I can't give you any kind of dimensions because my parts were simply picked out of a scrap pile and I'm sure yours won't match.
-
Karl, Very nice explanation. I've got the tools and bowling ball vise, just haven't jumped in yet. Thanks for the help...Jeff
What stain are you using to bring out the curly maple?
-
I just used some Feibing's dark Brown.
-
Thank you Karl, I would have had to play with the one I'm going to build before I'd have realized the bottom piece should be tacked in. Real neat idea thanks for sharing. Dirk
-
Karl,
After I emailed you, I found this source for the Magic Maple Stain. I figured folks here would want to see it too. Lin
web page (http://www.dunlapwoodcrafts.com/ez.htm)
-
Thanks, Lin. I couldn't find it on Al's site.
I think Dunlap's is where I got my maple!
-
Karl,
This stain is a water based stain, unless I'm mixed up. I'm finding that there is a learning curve to go along with every new type of product.
This stain sometimes requires heat to set the color. If you direct heat from a heat gun, you can see the colors darken. The stain reacts with sugars in the maple and the heat allows you to play with a range of color shades , from a yellow, then to brown, then to almost black.

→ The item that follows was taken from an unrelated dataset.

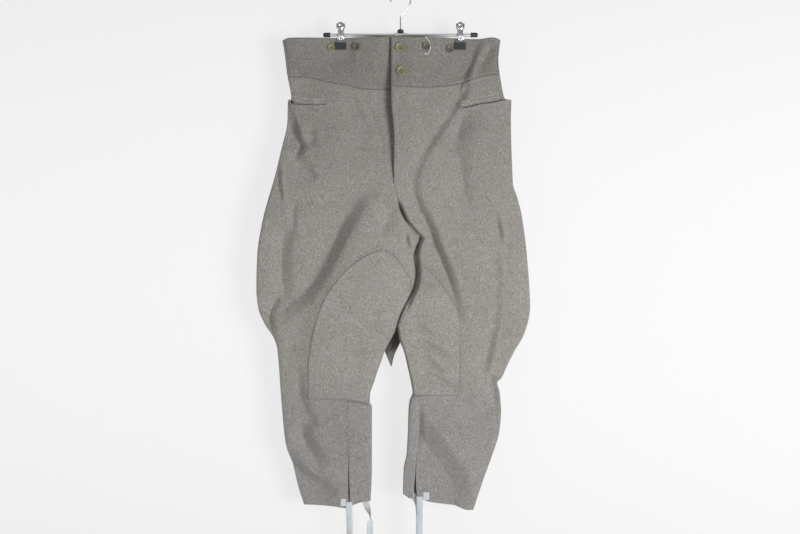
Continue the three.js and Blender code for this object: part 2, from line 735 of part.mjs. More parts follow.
function addClip(name, x) {
  for (const [place, sign] of [['front', -1], ['back', 1]]) {
    const jaw = add(`${name}_${place}_jaw`, plateAlongX(jawOutline(sign), CLIP_WIDTH), 'chrome');
    jaw.position.x = x;
    const pad = add(`${name}_${place}_pad`, plateAlongX(padOutline(sign), PAD_WIDTH), 'black');
    pad.position.x = x;
  }
  const barrel = [[0, -8.5], [4.6, -8.5], [4.6, 8.5], [0, 8.5]];
  addAlongX(`${name}_spring_barrel`, turned(barrel, 24), x, JAW_TOP - 5.5, 'chrome');
}

function addHanger() {
  const bar = [[0, -BAR_HALF], [BAR_RADIUS, -BAR_HALF], [BAR_RADIUS, BAR_HALF], [0, BAR_HALF]];
  addAlongX('hanger_bar', turned(bar), 0, BAR_Z, 'chrome');
  const bore = BAR_RADIUS + SEAM;
  const half = CAP_LENGTH / 2;
  const cap = [
    [0, half], [CAP_RADIUS - 2, half], [CAP_RADIUS, half - 2], [CAP_RADIUS, -half], [bore, -half],
    [bore, half - 3], [0, half - 3],
  ].reverse();
  const capX = BAR_HALF + SEAM - (half - 3);
  addAlongX('hanger_cap_left', turned(cap), capX, BAR_Z, 'black');
  addAlongX('hanger_cap_right', turned(cap), -capX, BAR_Z, 'black').rotation.z = Math.PI / 2;

  const sleeve = ringProfile(bore, SLEEVE_RADIUS, -SLEEVE_LENGTH / 2, SLEEVE_LENGTH / 2);
  addAlongX('hanger_sleeve', turned(sleeve, 24), 0, BAR_Z, 'chrome');
  const ferruleFoot = BAR_Z + SLEEVE_RADIUS + SEAM;
  const ferruleProfile = [[0, 0], [6.5, 0], [6.5, 3.5], [3.5, FERRULE_HEIGHT], [0, FERRULE_HEIGHT]];
  const ferrule = add('hanger_ferrule', turned(ferruleProfile), 'black');
  ferrule.rotation.x = Math.PI / 2;
  ferrule.position.z = ferruleFoot;

  const section = new THREE.Shape();
  section.absarc(0, 0, WIRE_RADIUS, 0, 2 * Math.PI);
  const centre = WIRE_RADIUS - HOOK_RADIUS;
  const stem = [
    [0, ferruleFoot + FERRULE_HEIGHT + SEAM], [0, -66], [0, -57], [2.5, -50], [8.5, -43.5], [14.5, -37],
    [18.4, -30],
  ].map(([x, z]) => new THREE.Vector3(x, 0, z));
  const bend = [];
  for (let degrees = -12; degrees <= 193; degrees += 20.5) {
    const angle = THREE.MathUtils.degToRad(degrees);
    bend.push(new THREE.Vector3(
      HOOK_RADIUS * Math.cos(angle), 0, centre + HOOK_RADIUS * Math.sin(angle)));
  }
  const path = new THREE.CatmullRomCurve3([...stem, ...bend], false, 'centripetal');
  const wire = new THREE.ExtrudeGeometry(section, {
    extrudePath: path, steps: 44, curveSegments: 5, bevelEnabled: false,
  });
  add('hanger_hook', wire, 'chrome');
  addClip('clip_right', -CLIP_X);
  addClip('clip_left', CLIP_X);
}

addHanger();

export default trousers;
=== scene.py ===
"""Uniform trousers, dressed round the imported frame: wool riding breeches that hang from a clip hanger.

Metres, +Z up. The front faces -Y, +X is the wearer's left, and the origin is the inside top of the hanger's hook.
Every cloth piece is a thin shell whose two faces come from one form: TrouserForm works out a point from its side,
its face, the share s of the way from the centre line or inseam (0) to the outline (1), and its height.
"""

import logging
import math
from dataclasses import dataclass
from enum import Enum
from typing import Callable, ClassVar, Sequence

import bpy
import numpy as np
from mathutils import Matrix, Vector


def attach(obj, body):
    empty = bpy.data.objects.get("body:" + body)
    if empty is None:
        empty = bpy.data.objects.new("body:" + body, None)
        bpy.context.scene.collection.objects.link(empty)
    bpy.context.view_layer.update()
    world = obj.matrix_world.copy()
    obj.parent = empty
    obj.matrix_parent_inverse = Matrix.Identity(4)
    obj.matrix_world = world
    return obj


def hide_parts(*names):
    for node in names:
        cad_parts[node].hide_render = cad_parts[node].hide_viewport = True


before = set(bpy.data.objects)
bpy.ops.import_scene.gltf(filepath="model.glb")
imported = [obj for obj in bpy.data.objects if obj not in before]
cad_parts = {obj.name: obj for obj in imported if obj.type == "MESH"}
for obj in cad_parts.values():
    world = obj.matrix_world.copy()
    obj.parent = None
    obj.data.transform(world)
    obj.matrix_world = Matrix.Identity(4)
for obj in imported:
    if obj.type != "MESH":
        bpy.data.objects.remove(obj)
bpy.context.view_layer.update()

log = logging.getLogger("uniform_trousers")
Array = np.ndarray
Rows = Sequence[Sequence[float]]
Span = tuple[float, float]
Triple = tuple[float, float, float]
Object = bpy.types.Object
Material = bpy.types.Material
Tree = bpy.types.NodeTree
Socket = bpy.types.NodeSocket
Outputs = bpy.types.bpy_prop_collection
MM = 0.001
TURN = 2 * math.pi


class Side(Enum):
    """The wearer's two sides."""

    RIGHT = "right"
    LEFT = "left"

    @property
    def out(self) -> int:
        """The sign of X on the way from the centre line to this side's outline."""
        return -1 if self is Side.RIGHT else 1


class Slot(Enum):
    """The record's material slots."""

    WOOL = "wool"
    OLIVE_BUTTON = "olive_button"
    BROWN_BUTTON = "brown_button"
    TAPE = "cotton_tape"
    CHROME = "chrome"
    RUBBER = "black_rubber"


# ---- curves and blends


class Curve:
    """A smooth curve through knots that never overshoots them, held level past both ends."""

    def __init__(self, rows: Rows, column: int = 1) -> None:
        """Sorts the knots and gives each the harmonic mean of its neighbouring slopes.

        Args:
            rows: table rows, whose first number is the place along the curve.
            column: which number of each row is the curve's value.
        """
        knots = np.array(sorted((row[0], row[column]) for row in rows), float)
        self.at, self.value = knots.T
        rise = np.diff(self.value) / np.diff(self.at)
        product = rise[:-1] * rise[1:]
        total = np.where(product > 0, rise[:-1] + rise[1:], 1.0)
        self.slope = np.concatenate([rise[:1], np.where(product > 0, 2 * product / total, 0.0), rise[-1:]])

    def __call__(self, at: Array | float) -> Array:
        """The curve's value: a cubic between knots, from their values and slopes.

        Args:
            at: places along the curve.

        Returns:
            A value for each place.
        """
        x = np.clip(at, self.at[0], self.at[-1])
        i = np.clip(np.searchsorted(self.at, x, side="right") - 1, 0, len(self.at) - 2)
        width = self.at[i + 1] - self.at[i]
        t = (x - self.at[i]) / width
        start = (1 + 2 * t) * (1 - t) ** 2 * self.value[i] + t * (1 - t) ** 2 * width * self.slope[i]
        end = t * t * (3 - 2 * t) * self.value[i + 1] + t * t * (t - 1) * width * self.slope[i + 1]
        return start + end


def ramp(value: Array | float, start: float, end: float) -> Array:
    """0 before start, 1 after end, and smooth between."""
    t = np.clip((np.asarray(value, float) - start) / (end - start), 0, 1)
    return t * t * (3 - 2 * t)


def lerp(a: Array | float, b: Array | float, t: Array | float) -> Array:
    """The point a share t of the way from a to b."""
    return a + (np.asarray(b) - a) * t


def bump(distance: Array, width: float) -> Array:
    """A soft hump of height 1: e to the minus (distance / width) squared."""
    return np.exp(-((distance / width) ** 2))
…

Of course, you would want to apply it after all sanding is done and your ready for the finish or sealer, which is separate from this type of stain. I have had to touch up my sanding and restain the touch up areas and blend it, which works well. It's pretty forgiving right up to the time you seal it. Lin
-
That's starting to sound a whole lot like muriatic acid, which reacts to maple the exact same way!
-
It dont have the smell or fumes, but I dont know. The good thing is its cheap and you control the color shade. Lin
-
Thanks, Lin.
Here's how this one turned out:
(http://i28.photobucket.com/albums/c247/kbaknife/Knives%2009/cmf-1.jpg)
-
Turned out nice.
-
very nice ! thanks for sharing
-
Great inspiration....
Anybody ever do this with brass wire???